Michelle Obama failed too. Speaking ahead of the publication of her memoir, the 54-year-old former First Lady has revealed for the first time that she suffered a miscarriage more than 20 years ago and that she subsequently conceived her two daughters through IVF. Of her miscarriage, she told an American TV interviewer: ‘I felt lost and alone, and I felt like I failed because I didn’t know how common miscarriages were, because we don’t talk about them.’
Kathryn Thomas, who gave birth to a healthy baby girl earlier this year, has described how she felt ‘defeated’ when she suffered two miscarriages during a prolonged attempt to get pregnant. And last year, Serena Williams almost died after giving birth by caesarean section in a US hospital.
Right now, there are women staring at themselves in the mirror and seeing failures. Women who are struggling to conceive, women who have given up trying to conceive. Women who have suffered miscarriages or birth complications. Women who have had caesarean sections when they desperately wanted a natural birth. We look in the mirror and we don’t think of a hugely successful, whip-smart woman who made history by becoming the first black First Lady. We don’t think of a tennis champion who is the greatest athlete in history. We don’t think of the super-fit, super-healthy Irish woman who is poster girl for both Operation Transformation and Ireland’s Fittest Family. All we see is our own failures.
Which is why it’s really important for women like Michelle Obama, like Kathryn Thomas and Serena Williams, to speak out about their own difficulties with fertility, pregnancy and childbirth. Because if these apparently magnificent, confident, successful examples of womanhood can ‘fail’ too, isn’t it just possible that the struggles so many of us go through in our childbearing years isn’t failure at all?

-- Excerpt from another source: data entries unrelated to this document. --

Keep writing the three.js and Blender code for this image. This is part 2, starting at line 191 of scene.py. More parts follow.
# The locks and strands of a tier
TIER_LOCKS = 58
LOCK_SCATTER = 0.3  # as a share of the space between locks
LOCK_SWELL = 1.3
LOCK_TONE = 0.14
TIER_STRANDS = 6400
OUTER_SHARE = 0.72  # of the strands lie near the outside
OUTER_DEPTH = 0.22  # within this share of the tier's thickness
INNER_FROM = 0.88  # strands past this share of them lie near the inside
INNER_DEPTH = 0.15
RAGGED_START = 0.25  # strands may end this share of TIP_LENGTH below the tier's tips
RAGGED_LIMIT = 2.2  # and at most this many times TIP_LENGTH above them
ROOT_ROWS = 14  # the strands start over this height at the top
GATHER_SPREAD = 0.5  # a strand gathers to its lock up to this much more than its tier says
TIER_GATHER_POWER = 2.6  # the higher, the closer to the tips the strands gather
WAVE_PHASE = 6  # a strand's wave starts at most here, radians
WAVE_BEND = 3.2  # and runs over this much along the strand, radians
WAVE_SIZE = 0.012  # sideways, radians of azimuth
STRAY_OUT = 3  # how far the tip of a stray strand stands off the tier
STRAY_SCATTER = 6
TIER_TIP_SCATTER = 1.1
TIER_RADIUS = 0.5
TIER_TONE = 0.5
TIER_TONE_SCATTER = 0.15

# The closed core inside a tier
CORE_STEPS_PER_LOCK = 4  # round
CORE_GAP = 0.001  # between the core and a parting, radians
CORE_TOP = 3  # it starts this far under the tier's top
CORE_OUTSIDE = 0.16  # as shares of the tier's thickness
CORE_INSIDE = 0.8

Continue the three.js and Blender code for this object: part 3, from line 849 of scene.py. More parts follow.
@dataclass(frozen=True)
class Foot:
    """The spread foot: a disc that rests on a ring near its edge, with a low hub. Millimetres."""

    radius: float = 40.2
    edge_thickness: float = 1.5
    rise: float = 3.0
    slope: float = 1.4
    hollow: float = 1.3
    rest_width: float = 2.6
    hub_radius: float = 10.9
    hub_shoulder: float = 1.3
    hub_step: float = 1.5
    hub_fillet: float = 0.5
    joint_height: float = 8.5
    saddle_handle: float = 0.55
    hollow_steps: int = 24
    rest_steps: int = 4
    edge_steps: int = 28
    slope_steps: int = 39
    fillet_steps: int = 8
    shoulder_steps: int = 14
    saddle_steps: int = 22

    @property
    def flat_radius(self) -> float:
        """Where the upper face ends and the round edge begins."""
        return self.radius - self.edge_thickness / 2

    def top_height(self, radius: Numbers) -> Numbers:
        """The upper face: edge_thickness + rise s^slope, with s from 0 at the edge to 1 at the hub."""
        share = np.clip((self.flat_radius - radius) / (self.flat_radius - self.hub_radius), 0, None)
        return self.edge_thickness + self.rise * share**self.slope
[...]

Michelle Obama says she’s sharing her obstetric history now because she wants to let other women know how universal the experience of miscarriage is. ‘We sit in our own pain, thinking that somehow we’re broken. That’s one of the reasons why I think it’s important to talk to young mothers about the fact that miscarriages happen.’
CONCEPTION, pregnancy and childbirth will always be the most emotional time of women’s lives. Even women who choose not to have children appreciate how that choice is made through a labyrinth of emotions and hormones. I’ve sat beside friends and colleagues and held their hands as they cried and cried over IVF cycles that didn’t work, over future IVF cycles they couldn’t afford. I have been in a hospital ward with other women who had miscarried and I can testify that it’s one of the saddest rooms I’ve ever been in. I watched my premature daughter lie in an incubator in an intensive care unit and considered all the ways I had caused that to happen. And for shame, I have looked down on my big, beautiful, newborn son suckling at my breast for the first time and because I had just had another C-section, I have felt like a failure.
We’re none of us failures. If we break a bone, we don’t beat ourselves up. If we catch a cold, we don’t consider ourselves lesser mortals. Stuff goes wrong – and when it comes to the extraordinary, complicated business of procreation, then the capacity for stuff to go wrong is even higher. And it can happen to anybody. Even to the strongest bodies in the world.
The Obamas have said that one of their greatest regrets is that they didn’t get ObamaCare embedded in the US health system during their time in the White House. Maybe now, by sharing her own difficulties with fertility and childbirth with the millions of women who, like her, like me, have considered themselves failures, then Michelle Obama might just have done a far greater service.